Diseases spread by domestic dogs

The Ethiopian wolf is a canid native to the Ethiopian Highlands

Being highly susceptible to a whole host of pathogens transmitted from their cousins – the domestic dogs – a significant number of Ethiopian wolves contract diseases such as rabies. In such cases, fatalities are almost always the unavoidable result.

Inevitably for the few remaining Ethiopian wolves, a closer proximity to human settlers will lead to more possible points of contact with the dogs that follow in tow.

Sooner or later, this trend of the dogs existing side by side with the wolves could lead to a more prevalent spread of the ailments and infections that they are carrying.

Climate change

As the climate of the planet continues to change, Ethiopia is in no way immune to its effects.

The cold alpine tundra on which the Ethiopian wolf has depended for its very survival is gradually but noticeably vanishing.

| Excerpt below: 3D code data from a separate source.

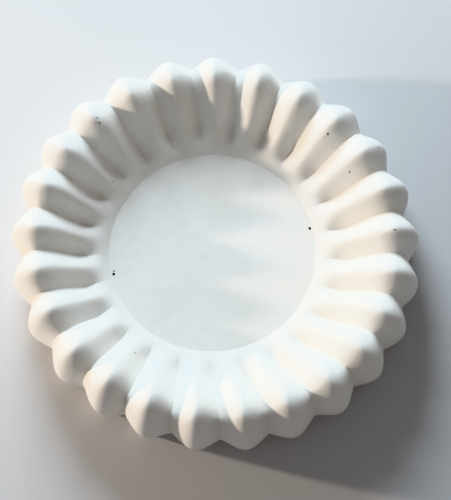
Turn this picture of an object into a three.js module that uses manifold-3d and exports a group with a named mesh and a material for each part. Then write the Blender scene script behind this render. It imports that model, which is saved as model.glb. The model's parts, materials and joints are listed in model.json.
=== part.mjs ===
// A round fluted plaster slump mold: a dish whose wall is a ring of rounded lobes around a flat well.
// It is cast in two pours over a wire armature and two pieces of hessian scrim.
// Millimetres, +Z up. The mold lies on its flat back, and the origin is the centre of that back.

import * as THREE from 'three';
import { mergeVertices } from 'three/addons/utils/BufferGeometryUtils.js';
import Module from 'manifold-3d';

const { degToRad, lerp, smoothstep } = THREE.MathUtils;
const wasm = await Module();
wasm.setup();

// Driving dimensions of the cast face
const LOBES = 25;
const TIP_RADIUS = 200;
const TOTAL_HEIGHT = 78;
const WELL_THICKNESS = 25;
const WELL_RADIUS = 102.3;
const CREST_RADIUS = 173;
const WIDEST_HEIGHT = 36;
const FOOT_RADIUS = 191;

// The wall leaves the well towards the first point, and reaches the crest level from above the second
const WALL_START_HANDLE = new THREE.Vector2(143, 47);
const WALL_END_HANDLE = new THREE.Vector2(152, TOTAL_HEIGHT);

// The flutes deepen out of a plain band around the well, and are shallower again at the lobes' tips
const FLUTE_START = 106;
const FLUTE_FULL = 134;
const WALL_FLUTE_DEPTH = 13;
const TIP_FLUTE_DEPTH = 11.6;
const FLUTE_ROUNDNESS = 1.75;
const CREASE_SHARPNESS = 0.5;

// The mold was made by hand: its well is a little off centre, its rim a little oval, and its lobes,
// which were set out by eye, drift from an even spacing and turn a little as they run up the wall
const WELL_OFFSET = new THREE.Vector2(-3.3, 0.7);
const OVALITY = 0.0155;
const OVAL_ANGLE = degToRad(-45);
const FIRST_LOBE_ANGLE = degToRad(90.43);
const SPACING_DRIFT = [
  { waves: 1, size: degToRad(1.06), peak: degToRad(-132) },
  { waves: 2, size: degToRad(0.95), peak: degToRad(-79) },
];
const SWIRL = degToRad(-1.6);

// The two vents through the well
const VENT_RADIUS = 1.2;
const VENT_CIRCLE = 99.7;
const VENT_ANGLE = degToRad(13.8);

// The layers behind the face
const CLEARANCE = 0.3;
const SCRIM_THICKNESS = 1.2;
const SCRIM_GAP_START = 92;
const SCRIM_GAP_END = 107;
const WALL_SCRIM_END = 169;

// The wire armature
const HOOP_WIRE_RADIUS = 2;
const SPOKE_WIRE_RADIUS = 1.5;
const WELL_HOOP_RADIUS = 86;
const RIM_HOOP_RADIUS = 166;
const SPOKES = 6;
const SPOKE_START = 89;
const SPOKE_END = 159;

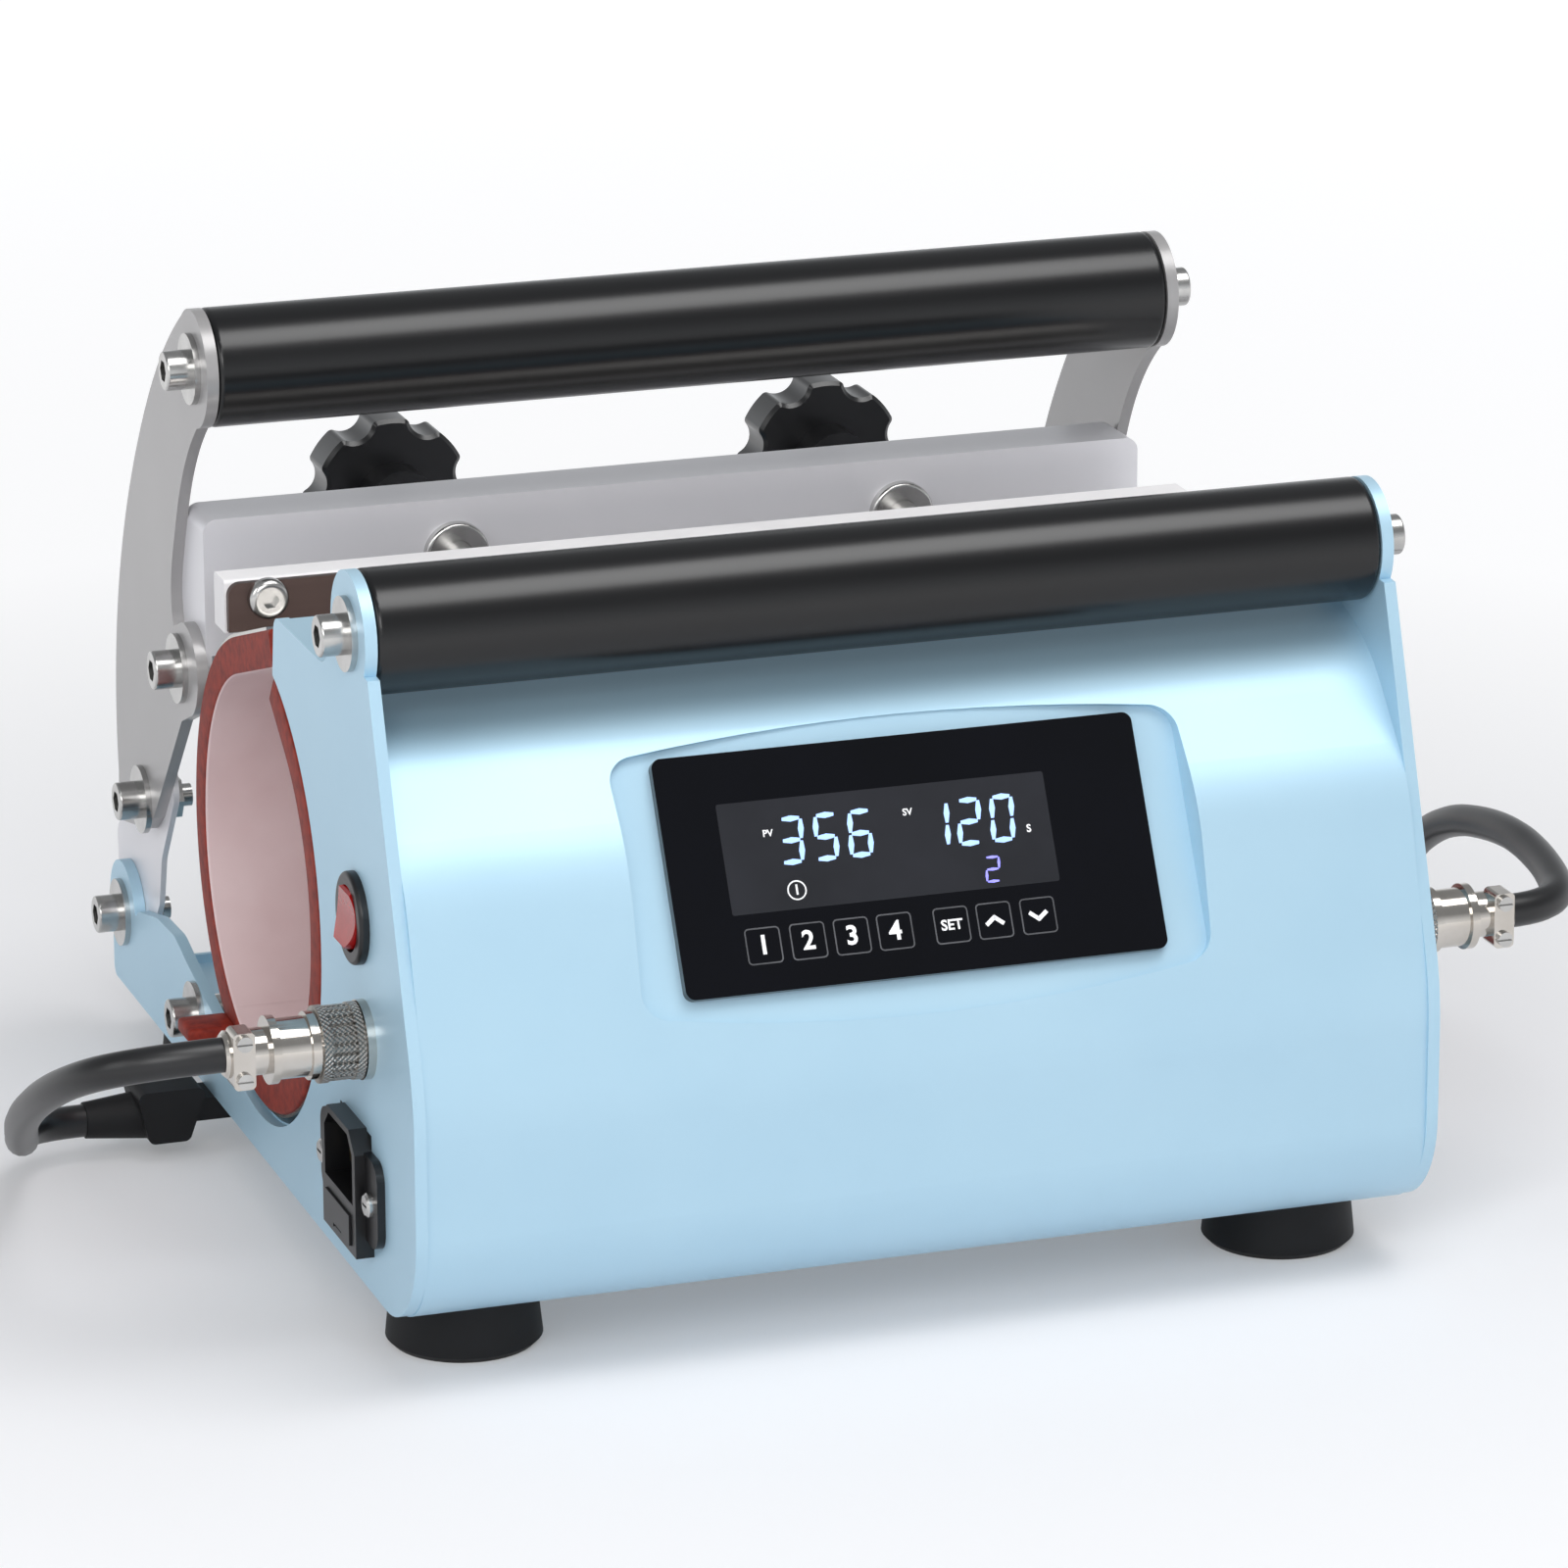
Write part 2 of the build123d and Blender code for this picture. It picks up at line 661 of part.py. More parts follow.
# Clamp bracket: a channel with two end plates
channel_outer = block(
    (-bracket_half, bracket_half), (bracket_front, bracket_rear), (bracket_low, bracket_top)
)
top_edges = channel_outer.edges().filter_by(Axis.Y).group_by(Axis.Z)[-1]
channel_outer = fillet(top_edges, bracket_rounding)
channel_inner = block(
    (-bracket_inner, bracket_inner), (bracket_front + sheet, bracket_rear),
    (bracket_low, bracket_top - sheet)
)
inner_edges = channel_inner.edges().filter_by(Axis.Y).group_by(Axis.Z)[-1]
channel_inner = fillet(inner_edges, bracket_rounding - sheet)
bracket = channel_outer - channel_inner
end_face = outline(end_plate_corners) + disc(pivot, end_plate_ear)
end_face -= disc(pivot, m6_radius + run_clearance)
for centre in (upper_arm_bolt, lower_arm_bolt):
    end_face -= disc(centre, bolt_hole)
bracket += slab(end_face, bracket_inner, bracket_half)
bracket += slab(end_face, -bracket_half, -bracket_inner)
for side in (-1, 1):
    bracket -= rod_y(side * stud_x, stud_z, bush_body_radius, bracket_front, bracket_rear)
save("clamp_bracket", bracket)

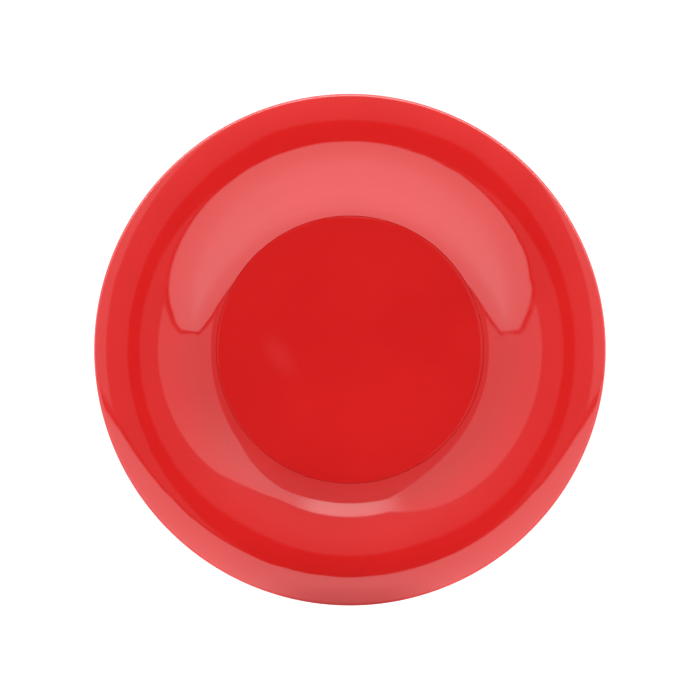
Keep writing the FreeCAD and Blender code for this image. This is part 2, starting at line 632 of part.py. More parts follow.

Rising temperatures throughout the African continent are having detrimental effects on the environment. In turn, the Ethiopian Highlands are being relentlessly worn away.

Saving the Ethiopian Wolf

The estimated population of Ethiopian wolves is down to less than five hundred individuals

Research over the last 30 years has shown that this isn’t the first time that the Ethiopian wolf has flirted with extinction. Its total number is very sensitive to upturns and downturns. Nevertheless, it’s clear that the time for talking is nearing an end and drastic preventive action is needed if the seemingly inevitable is to be avoided.

There’s no obvious alternative habitat that could replenish and sustain this species of Ethiopian wolf, which hovers so close to absolute oblivion.

The Ethiopian wolf is precariously positioned and very close to extinction.

But don’t despair. There are genuine efforts underway on behalf of local organizations and conservation groups.

So hopefully this magnificent predator will survive and not fade into mountain-dwelling memory.